How to set batch size DataLoader

PytorchHow-ToBeginner · 3 min read

How to Set Batch Size in PyTorch DataLoader

In PyTorch, you set the batch size by passing the batch_size parameter when creating a DataLoader. For example, DataLoader(dataset, batch_size=32) loads data in batches of 32 samples.

📐

Syntax

The DataLoader constructor accepts a batch_size argument that defines how many samples are grouped together in one batch. This controls how many data points the model processes before updating weights.

dataset: Your dataset object.
batch_size: Number of samples per batch (integer).
shuffle: Whether to shuffle data each epoch (optional).

python

from torch.utils.data import DataLoader

dataloader = DataLoader(dataset, batch_size=32, shuffle=True)

💻

Example

This example shows how to create a simple dataset and use DataLoader with a batch size of 4. It prints the shape of each batch to demonstrate batching.

python

import torch
from torch.utils.data import DataLoader, TensorDataset

# Create dummy data: 10 samples, each with 3 features
features = torch.arange(30).reshape(10, 3).float()
labels = torch.arange(10)

dataset = TensorDataset(features, labels)

# Create DataLoader with batch_size=4
loader = DataLoader(dataset, batch_size=4, shuffle=False)

for batch_idx, (x, y) in enumerate(loader):
    print(f"Batch {batch_idx + 1}")
    print("Features shape:", x.shape)
    print("Labels:", y)
    print()

Output

Batch 1 Features shape: torch.Size([4, 3]) Labels: tensor([0, 1, 2, 3]) Batch 2 Features shape: torch.Size([4, 3]) Labels: tensor([4, 5, 6, 7]) Batch 3 Features shape: torch.Size([2, 3]) Labels: tensor([8, 9])

⚠️

Common Pitfalls

Common mistakes when setting batch size include:

Setting batch_size larger than the dataset size, which results in fewer batches.
Forgetting to set shuffle=True during training, which can reduce model generalization.
Using batch size 1 unintentionally, which can slow down training.

Always choose a batch size that fits your memory and training speed needs.

python

from torch.utils.data import DataLoader

# Wrong: batch_size larger than dataset size
loader_wrong = DataLoader(dataset, batch_size=20)
print(f"Number of batches with batch_size=20: {len(loader_wrong)}")
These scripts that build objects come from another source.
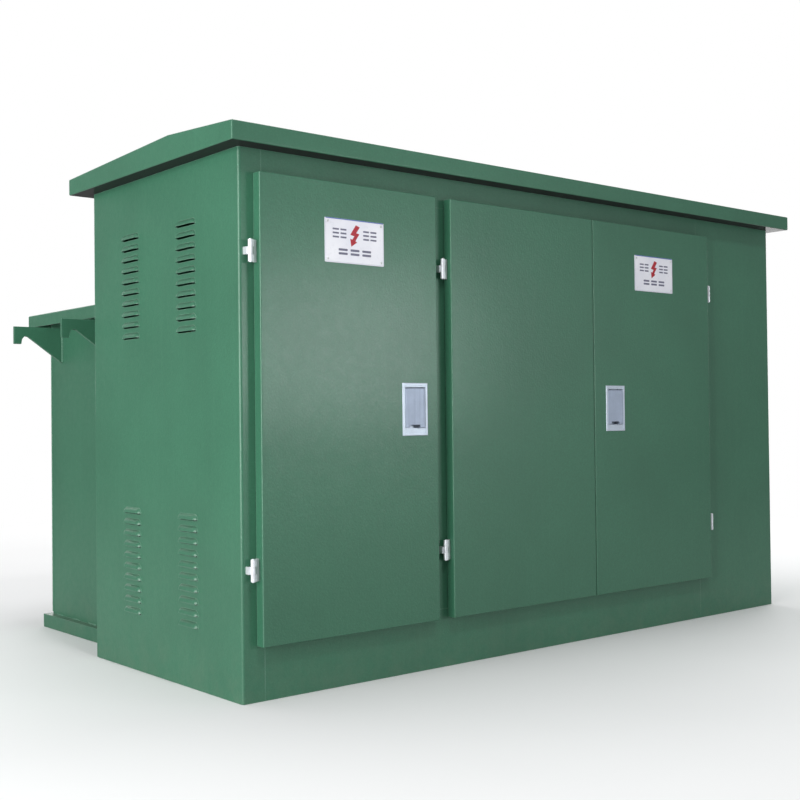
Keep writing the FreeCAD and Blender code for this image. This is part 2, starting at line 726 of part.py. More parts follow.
tt = c.tank_t
tank = new_body()
pad(tank, "XY", [rect(c.tank_in, tank_rx, c.cab_d, c.tank_back)], c.tank_lo, c.tank_hi)
pad(tank, "XY", [rect(c.tank_in - 50, tank_rx + 50, c.cab_d + 4, c.tank_back + 50)], c.tank_hi - 8, c.tank_hi)
pocket(tank, "XY", [rect(c.tank_in + tt, tank_rx - tt, c.cab_d + tt, c.tank_back - tt)], c.tank_lo + 8, c.tank_hi - 8)
pocket(tank, "XY", [rect(c.tank_in + 22, tank_rx - 22, c.cab_d + 44, c.tank_back - 22)], c.tank_hi - 12, c.tank_hi + 1)
pocket(tank, "XZ", [("circle", x, fuse_z, 24.5) for x in fuse_x] + [("circle", x, hv_z, 21) for x in hv_x] +
       [("circle", x, lv_z, 26) for x in lv_x], c.cab_d - 1, c.cab_d + tt + 1)

# Cover bolts stand in one row on each side.
bolts = []
for i in range(10):
    bolts.append((150 + i * (c.cab_w.v - 300) / 9, c.tank_back.v + 28))
for i in range(9):
    bolts.append((215 + i * (c.cab_w.v - 430) / 8, c.cab_d.v + 24))
for y in (c.cab_d.v + 95, c.cab_d.v + 245, c.cab_d.v + 395, c.cab_d.v + 545):
    bolts.append((c.tank_in.v - 28, y))
    bolts.append((c.cab_w.v - c.tank_in.v + 28, y))
bolt_holes = [("circle", x, y, 6.6) for x, y in bolts]
pocket(tank, "XY", bolt_holes, c.tank_hi - 9, c.tank_hi + 1)
node("tank_shell", tank)

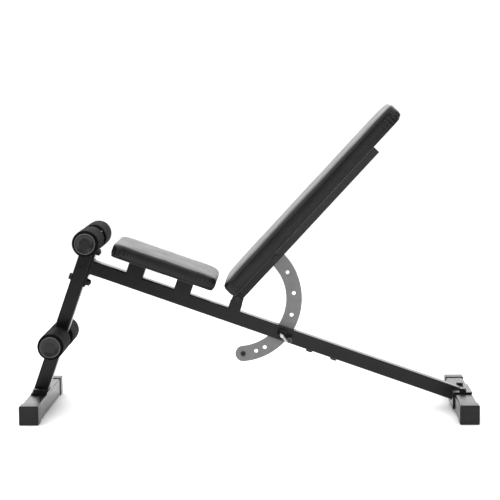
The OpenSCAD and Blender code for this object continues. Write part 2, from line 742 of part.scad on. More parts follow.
// End cap: a rounded rim, a dished face with a low hub, and a plug inside the tube
module roller_cap() {
    difference() {
        rotate_extrude() {
            square([roller_cap_r, roller_cap_t - roller_cap_edge_r]);
            square([roller_cap_r - roller_cap_edge_r, roller_cap_t]);
            translate([roller_cap_r - roller_cap_edge_r, roller_cap_t - roller_cap_edge_r])
                circle(roller_cap_edge_r);
        }
        translate([0, 0, roller_cap_t - roller_cap_dish])
            cylinder(r1 = roller_cap_floor_r, r2 = roller_cap_r - roller_cap_rim, h = roller_cap_dish);
        translate([0, 0, roller_cap_t]) cylinder(r = roller_cap_r - roller_cap_rim, h = cut);
    }
    translate([0, 0, roller_cap_t - roller_cap_dish - cut])
        cylinder(r = roller_cap_hub_r, h = roller_cap_hub_t + cut);
    translate([0, 0, -roller_cap_plug])
        cylinder(r = roller_tube_d / 2 - roller_tube_wall - fit_gap, h = roller_cap_plug + cut);
}
module roller_caps_at(z) both_sides() roller_frame(z) translate([0, 0, foam_end_y]) roller_cap();

module upper_roller_tube() color(steel_black) roller_tube_at(upper_roller_rise);
module upper_near_foam() color(foam_grey) near_foam_at(upper_roller_rise);
module upper_far_foam() color(foam_grey) far_foam_at(upper_roller_rise);
module upper_roller_caps() color(plastic_black) roller_caps_at(upper_roller_rise);
module lower_roller_tube() color(steel_black) roller_tube_at(-lower_roller_drop);
module lower_near_foam() color(foam_grey) near_foam_at(-lower_roller_drop);
module lower_far_foam() color(foam_grey) far_foam_at(-lower_roller_drop);
module lower_roller_caps() color(plastic_black) roller_caps_at(-lower_roller_drop);

front_foot_tube();
rear_foot_tube();
front_foot_caps();
rear_foot_caps();
front_foot_bracket();
rear_foot_bracket();
front_foot_bolts();
rear_foot_bolts();
front_rivet_nuts();
rear_rivet_nuts();
upright();
upright_plug();
rail_flange();
flange_bolts();
flange_washers();
flange_nuts();
front_rail();
rear_rail();
splice_sleeve();
splice_bolts();
splice_nuts();
front_seat_bracket();
rear_seat_bracket();
seat_board();
seat_pad();
seat_screws();
pivot_bracket();
pivot_bolt();
pivot_nut();
upper_roller_bushes();
lower_roller_bushes();
lock_housing();
lock_housing_cap();
lock_spring();
backrest_channel();
pivot_bushes();
backrest_board();
backrest_pad();
backrest_screws();
adjustment_arc();
arc_spacers();
arc_bolt();
arc_nut();
arc_stop_bolt();
arc_stop_nut();
lock_pin();
lock_handle();
lock_knob();
upper_roller_tube();
upper_near_foam();
upper_far_foam();
upper_roller_caps();
lower_roller_tube();
lower_near_foam();
lower_far_foam();
lower_roller_caps();
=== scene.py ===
"""Looks for the decline sit-up bench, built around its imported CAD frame.

Metres, in the frame's own axes: X from the roller end to the backrest end, Y away from the lock
pin's side, Z up. Every place comes from the CAD nodes' boxes or from the record's joints.
"""

import json
import math

import bmesh
import bpy
import numpy as np
from mathutils import Matrix, Vector, noise


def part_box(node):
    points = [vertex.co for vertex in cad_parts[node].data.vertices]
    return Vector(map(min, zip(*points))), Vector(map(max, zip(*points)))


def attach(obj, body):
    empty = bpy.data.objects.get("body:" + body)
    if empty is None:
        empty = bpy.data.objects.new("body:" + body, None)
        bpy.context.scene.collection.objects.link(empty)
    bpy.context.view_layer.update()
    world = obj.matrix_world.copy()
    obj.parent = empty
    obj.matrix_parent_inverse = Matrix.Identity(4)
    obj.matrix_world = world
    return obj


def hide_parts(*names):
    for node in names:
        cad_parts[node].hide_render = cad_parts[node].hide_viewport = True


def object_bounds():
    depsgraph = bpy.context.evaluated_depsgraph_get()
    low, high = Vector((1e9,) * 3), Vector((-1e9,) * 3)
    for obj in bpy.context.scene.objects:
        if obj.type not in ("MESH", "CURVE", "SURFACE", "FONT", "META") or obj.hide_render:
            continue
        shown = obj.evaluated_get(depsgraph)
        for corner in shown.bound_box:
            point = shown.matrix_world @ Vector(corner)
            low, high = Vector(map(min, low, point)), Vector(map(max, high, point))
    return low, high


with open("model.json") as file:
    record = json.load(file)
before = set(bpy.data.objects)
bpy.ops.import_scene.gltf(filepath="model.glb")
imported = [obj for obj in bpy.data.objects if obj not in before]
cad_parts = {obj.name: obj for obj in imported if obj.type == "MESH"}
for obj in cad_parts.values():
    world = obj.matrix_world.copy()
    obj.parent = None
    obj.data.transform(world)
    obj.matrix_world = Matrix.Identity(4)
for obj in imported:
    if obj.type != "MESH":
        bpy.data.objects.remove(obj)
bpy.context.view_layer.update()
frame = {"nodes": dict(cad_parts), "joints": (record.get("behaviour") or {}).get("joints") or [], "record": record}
NODES = frame["nodes"]
SCENE = bpy.context.scene
MM = 0.001


# ---------------------------------------------------------------- camera

CAMERA_PLACE = Vector((0.1253, -4.4745, 0.9343))
CAMERA_YAW = math.radians(1.588)
CAMERA_PITCH = math.radians(6.077)
CAMERA_ROLL = math.radians(-0.442)
CAMERA_LENS = 113.78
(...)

# Right: batch_size smaller or equal to dataset size
loader_right = DataLoader(dataset, batch_size=5)
print(f"Number of batches with batch_size=5: {len(loader_right)}")

Output

Number of batches with batch_size=20: 1 Number of batches with batch_size=5: 2

📊

Quick Reference

Summary tips for setting batch size in DataLoader:

Use batch_size to control samples per batch.
Typical batch sizes are powers of 2 (e.g., 16, 32, 64).
Smaller batch sizes use less memory but may train slower.
Set shuffle=True for training data to improve learning.

✅

Key Takeaways

Set batch size by passing the batch_size parameter to DataLoader.

Choose batch size based on memory limits and training speed.

Use shuffle=True during training to improve model performance.

Batch size larger than dataset size results in fewer batches.

Typical batch sizes are 16, 32, or 64 for balanced training.